- WRITTEN TASK
Every record must be repeated exactly, with no omission.

Scripts that build objects
>> START

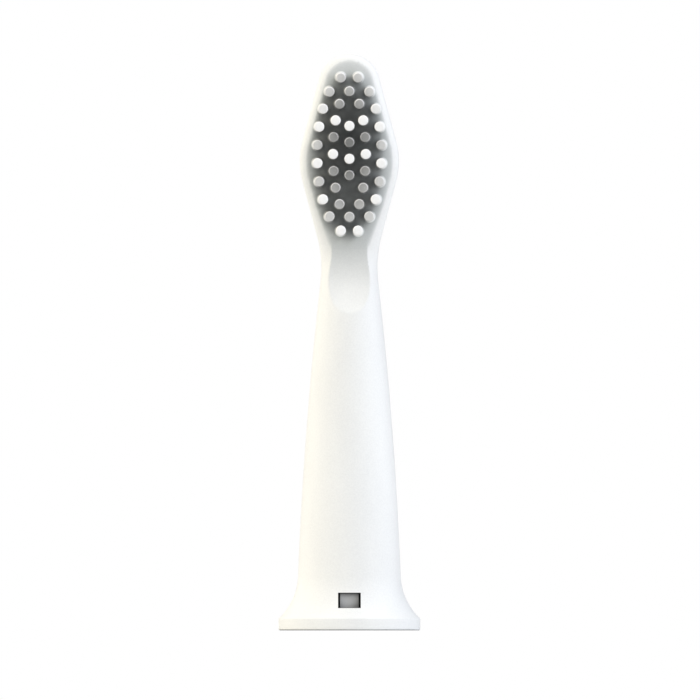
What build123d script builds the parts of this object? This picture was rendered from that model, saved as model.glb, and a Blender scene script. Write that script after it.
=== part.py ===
from build123d import *
import os
from math import cos, radians, sin, sqrt, tan

# Brush head of an electric toothbrush, standing on the rim of its base.
# Millimetres. Z runs up the centre line, the nubs face -Y, and the origin is the
# centre of the face that the rim stands on. A drop is measured down from the nose.

# Outer form of the moulded body.
HEIGHT = 75.0
RIM_RADIUS = 9.23
RIM_HEIGHT = 1.52
RIM_EDGE = 0.22
FLARE_RADIUS = 8.0
CONE_BASE_RADIUS = 6.68
CONE_BASE_Z = 7.3
NECK_RADIUS = 3.41
NECK_DROP = 26.6
CONE_BOW = 0.41
CONE_STEPS = 3
CONE_TOP_DROP = 13.0

# Head plate, seen from the front and from the side.
NOSE_RADIUS = 4.0
FLANK_ANGLE = 15.0
HEAD_HALF_WIDTH = 6.46
HEAD_CORNER_RADIUS = 10.0
FOOT_HALF_WIDTH = 2.6
FACE_DEPTH = 2.45
BACK_DEPTH = 2.2
FACE_EDGE = 1.25
BACK_EDGE = 1.8
NECK_BLEND = 2.5

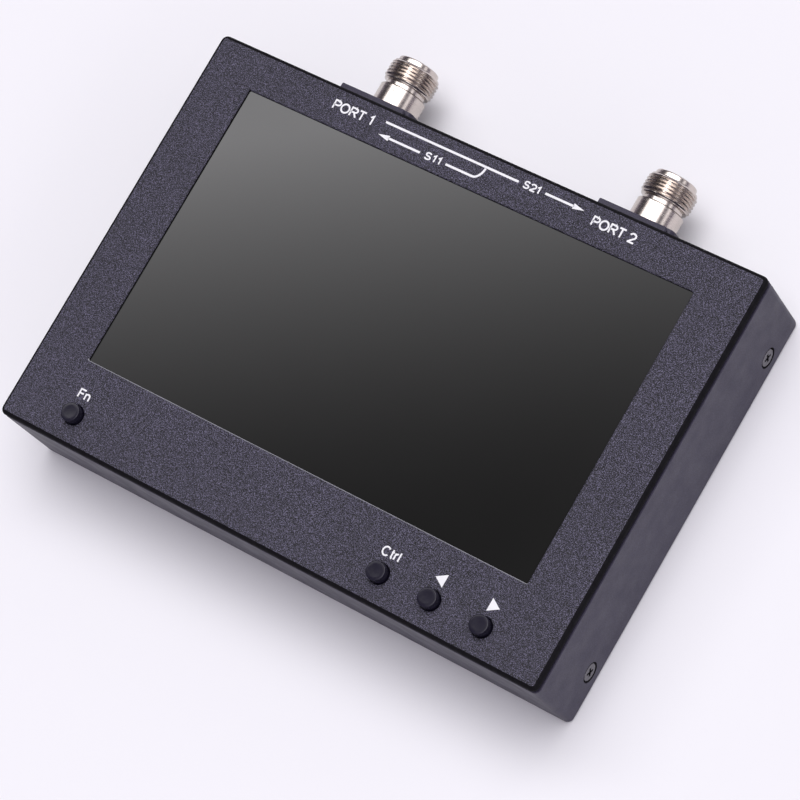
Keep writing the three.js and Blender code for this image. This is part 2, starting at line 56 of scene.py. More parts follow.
PORTS = ("port_1", "port_2")


# ---- places taken from the frame ----


def span(node):
    """Lowest and highest corner of a CAD node, in millimetres."""
    low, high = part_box(node)
    return low / MM, high / MM


def middle(node):
    low, high = span(node)
    return (low + high) / 2


def top_of(node):
    return span(node)[1].z


PANEL_LOW, PANEL_HIGH = span("front_panel")
TRAY_LOW, TRAY_HIGH = span("rear_housing")
WIDTH = PANEL_HIGH.x - PANEL_LOW.x
LENGTH = PANEL_HIGH.y - PANEL_LOW.y
CENTRE_Y = (PANEL_HIGH.y + PANEL_LOW.y) / 2
LEFT_WALL = PANEL_LOW.x
TOP_WALL = PANEL_HIGH.y
FRONT = PANEL_HIGH.z
RIM = TRAY_HIGH.z
GLASS_LOW, GLASS_HIGH = span("touch_glass")
SCREEN_Y = (GLASS_LOW.y + GLASS_HIGH.y) / 2
LIP_UNDER = GLASS_HIGH.z + GAP


# ---- driving dimensions ----

CORNER = 2.0
EDGE_ROUND = 1.4
BACK_ROUND = 1.2
WALL = 2.0
PANEL_UNDER = FRONT - 1.5
SKIRT = {"outer": 2.4, "inner": 4.0, "low": 28.5}
WINDOW = {"width": 155.0, "length": 92.4, "corner": 0.4, "chamfer": 0.22}
POCKET = {"width": 165.5, "length": 100.6, "corner": 2.3}
LUG = {"deep": 8.2, "half": 4.5, "low": 3.2, "edge": 0.4}
BOSS_TOP = PANEL_UNDER + 0.2
POST = {"board": 3.2, "key_board": 2.6, "below_head": 3.0, "edge": 0.3}
KEY = {
    "radius": 2.9, "edge": 0.28, "dish": 0.06, "hole": 3.2, "hole_edge": 0.15,
    "collar": 4.0, "collar_thick": 1.0, "stem": 1.5, "stem_long": 2.9,
}
RAIL = {"half": 11.25, "high": 2.0, "thick": 1.3, "below_rim": 0.3, "edge": 0.45}
FLANGE = {"half": 12.7, "thick": 2.1, "corner": 2.0, "hole": 9.1, "edge": 0.2}
BARREL = {"radius": 7.35, "top": 9.7, "edge": 0.35}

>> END

- SOLUTION
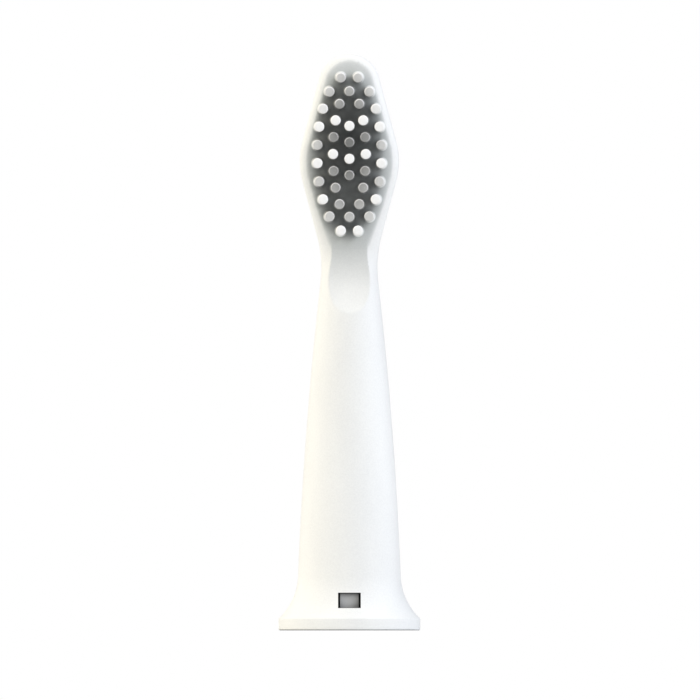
What build123d script builds the parts of this object? This picture was rendered from that model, saved as model.glb, and a Blender scene script. Write that script after it.
=== part.py ===
from build123d import *
import os
from math import cos, radians, sin, sqrt, tan

# Brush head of an electric toothbrush, standing on the rim of its base.
# Millimetres. Z runs up the centre line, the nubs face -Y, and the origin is the
# centre of the face that the rim stands on. A drop is measured down from the nose.

# Outer form of the moulded body.
HEIGHT = 75.0
RIM_RADIUS = 9.23
RIM_HEIGHT = 1.52
RIM_EDGE = 0.22
FLARE_RADIUS = 8.0
CONE_BASE_RADIUS = 6.68
CONE_BASE_Z = 7.3
NECK_RADIUS = 3.41
NECK_DROP = 26.6
CONE_BOW = 0.41
CONE_STEPS = 3
CONE_TOP_DROP = 13.0

# Head plate, seen from the front and from the side.
NOSE_RADIUS = 4.0
FLANK_ANGLE = 15.0
HEAD_HALF_WIDTH = 6.46
HEAD_CORNER_RADIUS = 10.0
FOOT_HALF_WIDTH = 2.6
FACE_DEPTH = 2.45
BACK_DEPTH = 2.2
FACE_EDGE = 1.25
BACK_EDGE = 1.8
NECK_BLEND = 2.5

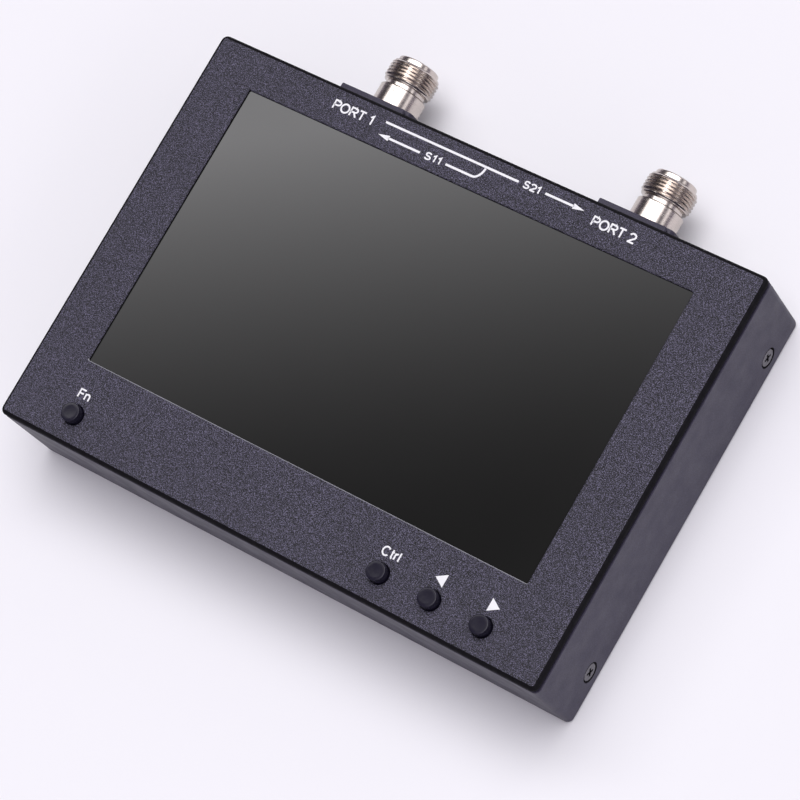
Keep writing the three.js and Blender code for this image. This is part 2, starting at line 56 of scene.py. More parts follow.
PORTS = ("port_1", "port_2")


# ---- places taken from the frame ----


def span(node):
    """Lowest and highest corner of a CAD node, in millimetres."""
    low, high = part_box(node)
    return low / MM, high / MM


def middle(node):
    low, high = span(node)
    return (low + high) / 2


def top_of(node):
    return span(node)[1].z


PANEL_LOW, PANEL_HIGH = span("front_panel")
TRAY_LOW, TRAY_HIGH = span("rear_housing")
WIDTH = PANEL_HIGH.x - PANEL_LOW.x
LENGTH = PANEL_HIGH.y - PANEL_LOW.y
CENTRE_Y = (PANEL_HIGH.y + PANEL_LOW.y) / 2
LEFT_WALL = PANEL_LOW.x
TOP_WALL = PANEL_HIGH.y
FRONT = PANEL_HIGH.z
RIM = TRAY_HIGH.z
GLASS_LOW, GLASS_HIGH = span("touch_glass")
SCREEN_Y = (GLASS_LOW.y + GLASS_HIGH.y) / 2
LIP_UNDER = GLASS_HIGH.z + GAP


# ---- driving dimensions ----

CORNER = 2.0
EDGE_ROUND = 1.4
BACK_ROUND = 1.2
WALL = 2.0
PANEL_UNDER = FRONT - 1.5
SKIRT = {"outer": 2.4, "inner": 4.0, "low": 28.5}
WINDOW = {"width": 155.0, "length": 92.4, "corner": 0.4, "chamfer": 0.22}
POCKET = {"width": 165.5, "length": 100.6, "corner": 2.3}
LUG = {"deep": 8.2, "half": 4.5, "low": 3.2, "edge": 0.4}
BOSS_TOP = PANEL_UNDER + 0.2
POST = {"board": 3.2, "key_board": 2.6, "below_head": 3.0, "edge": 0.3}
KEY = {
    "radius": 2.9, "edge": 0.28, "dish": 0.06, "hole": 3.2, "hole_edge": 0.15,
    "collar": 4.0, "collar_thick": 1.0, "stem": 1.5, "stem_long": 2.9,
}
RAIL = {"half": 11.25, "high": 2.0, "thick": 1.3, "below_rim": 0.3, "edge": 0.45}
FLANGE = {"half": 12.7, "thick": 2.1, "corner": 2.0, "hole": 9.1, "edge": 0.2}
BARREL = {"radius": 7.35, "top": 9.7, "edge": 0.35}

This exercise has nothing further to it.